Hammer time! Hammer Girl (Julie Estelle) brings the pain

Hammer time! Hammer Girl (Julie Estelle) brings the pain

If there are any flaws to be found, they are minor and certainly not the ones mentioned in a number of online reviews. I would of liked a short bridging sequence at the beginning, maybe even just tack on the final shot of The Raid where Rama is exiting the building’s main gate with his wounded comrades. An early motivation of revenge that fuels the first third of the film is very quickly forgotten about, and there are many instances where you can’t help but think “Why does nobody have a gun right now?”. The film also closes on an obvious set-up for the recently announced third film – but such complaints (whilst valid) are meaningless in a film filled with such sense-bending madness.

In Conclusion
Gareth Evans has returned to his masterful trilogy with a near masterpiece of modern action cinema.
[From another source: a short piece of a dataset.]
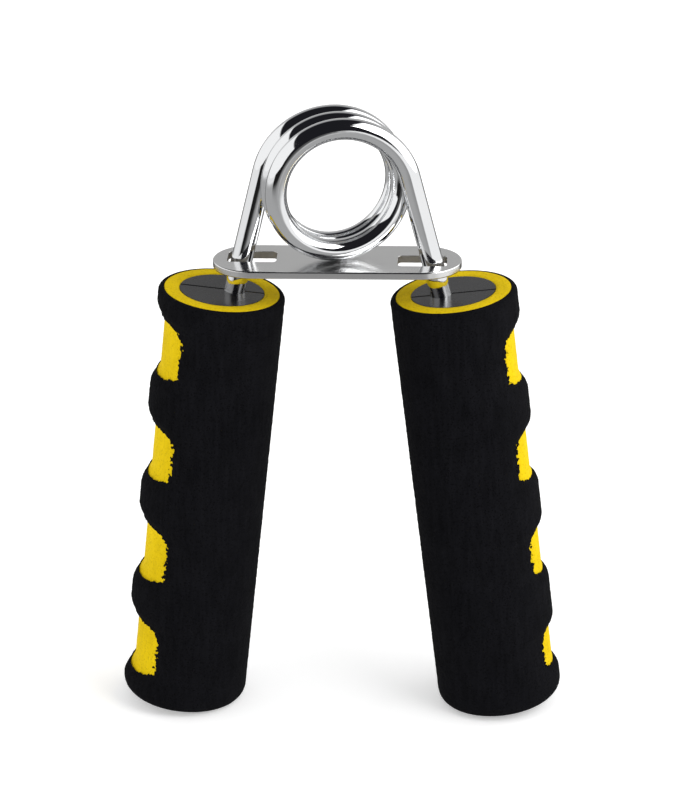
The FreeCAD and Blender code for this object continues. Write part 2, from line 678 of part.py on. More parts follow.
# volume that four grooves take from a whole cylinder of each radius, by
# summing thin slices: a check on the cuts
def groove_volume(radius, bore):
    total, step, turns = 0.0, 0.02, 720
    off = dim("groove_offset")
    y = 0.0
    while y < mouth:
        if y < flat:
            r = bottom_r
        elif y < arc_y:
            r = bottom_r + corner_r - math.sqrt(corner_r ** 2 - (y - flat) ** 2)
        else:
            r = arc_x + (y - arc_y) * math.tan(flank)
        area = 0.0
        if r < radius + off:
            for i in range(turns):
                f = math.pi * (i + 0.5) / turns
                # the handle's surface seen from its own axis, f from the outer side
                reach = -off * math.cos(f) + math.sqrt(max(r * r - (off * math.sin(f)) ** 2, 0))
                reach = max(reach, bore)
                if reach < radius:
                    area += (radius ** 2 - reach ** 2) / 2 * (math.pi / turns) * 2
        total += area * step * 2
        y += step
    return total * int(dim("groove_count"))


tube_len = "dims.handle_len - dims.foam_floor - dims.end_gap"
for side in ("left", "right"):
    # inner foam: a plain tube, scalloped by the grooves
    label = "%s_inner_sleeve" % side
    outside = round_bar(label + "_round", "dims.sleeve_radius", tube_len, "0")
    bore = round_bar(label + "_bore", "dims.sleeve_bore", tube_len, "0")
    doc.recompute()
    tube = cut_away(label + "_tube", outside, bore)
    sleeve = cut_away(label, tube, groove_cutter(label + "_grooves"))
    sleeve.Label = label
    taken = tube.Shape.Volume - sleeve.Shape.Volume
    expect = groove_volume(dim("sleeve_radius"), dim("sleeve_bore"))
    if abs(taken - expect) > 0.02 * expect:
        raise RuntimeError("%s: grooves took %.1f, expected %.1f" % (label, taken, expect))
    bind_handle(sleeve, side)
    parts.append(sleeve)

    # outer foam: a cup, closed at the bottom, with rounded edges, that
    # stands flat on the surface over a small patch
    label = "%s_outer_sleeve" % side
    outside = round_bar(label + "_round", "dims.foam_radius", "dims.handle_len", "0")
    doc.recompute()
    top_edge = int(ring_edges(outside, dim("foam_radius"), 0)[0][4:])
    low_edge = int(ring_edges(outside, dim("foam_radius"), -dim("handle_len"))[0][4:])
    blank = doc.addObject("Part::Fillet", label + "_rounds")
    blank.Base = outside
    blank.Edges = [(top_edge, dim("rim_round"), dim("rim_round")),
                   (low_edge, dim("base_round"), dim("base_round"))]
    bore = round_bar(label + "_bore", "dims.foam_bore", "dims.handle_len - dims.foam_floor", "0")
    doc.recompute()
    cup = cut_away(label + "_cup", blank, bore)
    grooved = cut_away(label + "_grooved", cup, groove_cutter(label + "_grooves"))
    taken = cup.Shape.Volume - grooved.Shape.Volume
    expect = groove_volume(dim("foam_radius"), dim("foam_bore"))
    if abs(taken - expect) > 0.02 * expect:
        raise RuntimeError("%s: grooves took %.1f, expected %.1f" % (label, taken, expect))
    ground = doc.addObject("Part::Box", label + "_ground")
    for size in ("Length", "Width"):
        ground.setExpression(size, "dims.foam_radius * 6")
    ground.setExpression("Height", "dims.foam_radius")
    tilt = Rotation(Vector(0, 1, 0), -dim("handle_lean"))
    patch = Vector(dim("top_height") * math.sin(lean), 0, -dim("top_height") * math.cos(lean))
    reach = dim("foam_radius")
    ground.Placement = Placement(patch, tilt).multiply(
        Placement(Vector(-3 * reach, -3 * reach, -reach), Rotation()))
    doc.recompute()
    sleeve = cut_away(label, grooved, ground)
    sleeve.Label = label
    bind_handle(sleeve, side)
    parts.append(sleeve)

# ------------------------------------------------------------ check, write

doc.recompute()
for obj in doc.Objects:
    state = [str(s) for s in obj.State]
    if "Invalid" in state or "Error" in state:
        raise RuntimeError("%s is %s" % (obj.Name, state))

os.makedirs("parts", exist_ok=True)
everything = None
for obj in parts:
    shape = obj.Shape
    if shape.isNull() or not shape.isValid():
        raise RuntimeError(obj.Label + " has no valid shape")
    if len(shape.Solids) != 1:
        raise RuntimeError("%s has %d solids" % (obj.Label, len(shape.Solids)))
    box = shape.BoundBox
    print("%-20s volume %9.1f  x %7.2f %7.2f  y %7.2f %7.2f  z %7.2f %7.2f" % (
        obj.Label, shape.Volume, box.XMin, box.XMax, box.YMin, box.YMax, box.ZMin, box.ZMax))
    everything = box if everything is None else everything.united(box)
    shape.exportStep("parts/%s.step" % obj.Label)
print("overall %.2f x %.2f x %.2f, z from %.3f" % (
    everything.XLength, everything.YLength, everything.ZLength, everything.ZMin))
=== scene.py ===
"""Looks for the hand grip strengthener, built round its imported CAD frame.

Metres, +Z up through the coil, +X to the right handle, +Y to the rear.
The spring, the plate and the foam sleeves are finer meshes in the places of their CAD nodes;
the plastic core halves are the CAD nodes themselves with a moulded, glossy material.
"""

import math

import bmesh
import bpy
import numpy as np
from mathutils import Matrix, Vector, noise


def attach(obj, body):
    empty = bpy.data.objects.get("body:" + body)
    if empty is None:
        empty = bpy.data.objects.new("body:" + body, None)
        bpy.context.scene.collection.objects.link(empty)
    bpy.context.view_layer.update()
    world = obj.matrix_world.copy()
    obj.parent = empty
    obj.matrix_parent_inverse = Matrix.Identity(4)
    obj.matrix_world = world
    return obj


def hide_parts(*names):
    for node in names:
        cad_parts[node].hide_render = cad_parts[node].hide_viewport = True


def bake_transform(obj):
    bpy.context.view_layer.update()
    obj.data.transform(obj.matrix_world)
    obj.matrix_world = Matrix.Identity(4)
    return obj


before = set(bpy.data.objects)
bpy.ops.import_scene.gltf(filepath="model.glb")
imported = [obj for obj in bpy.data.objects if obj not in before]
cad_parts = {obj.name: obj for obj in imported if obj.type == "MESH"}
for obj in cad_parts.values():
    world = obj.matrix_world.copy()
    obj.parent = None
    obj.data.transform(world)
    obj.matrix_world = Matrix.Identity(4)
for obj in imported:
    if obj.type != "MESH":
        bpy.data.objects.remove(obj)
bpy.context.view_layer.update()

MM = 0.001
TAU = 2 * math.pi

# ---------------------------------------------------------------- dimensions, mm

WIRE_R = 2.8
COIL_C = np.array((0.0, 0.0, 147.2))
COIL_R = 16.8
PITCH = 5.85
YAW = math.radians(15)
COIL_N = np.array((math.sin(YAW), -math.cos(YAW), 0.0))
COIL_E = np.array((math.cos(YAW), math.sin(YAW), 0.0))
UP = np.array((0.0, 0.0, 1.0))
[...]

In an era of action films that are plagued by questionable CGI, muscle-less teenage superheros, cocky narcissists and 70-year old geriatrics who are way past their prime; The Raid 2 has spin-kicked its way onto our screens to remind us of what we used to love about action cinema and give us a glimpse of what the future of action could hold if more directors like Evans were on the scene. With balletic gunplay, impeccable martial arts choreography and a complex almost Shakespearean tale of waring gangs and families, The Raid 2 is unquestionably (and will probably remain) the very best action film of 2014.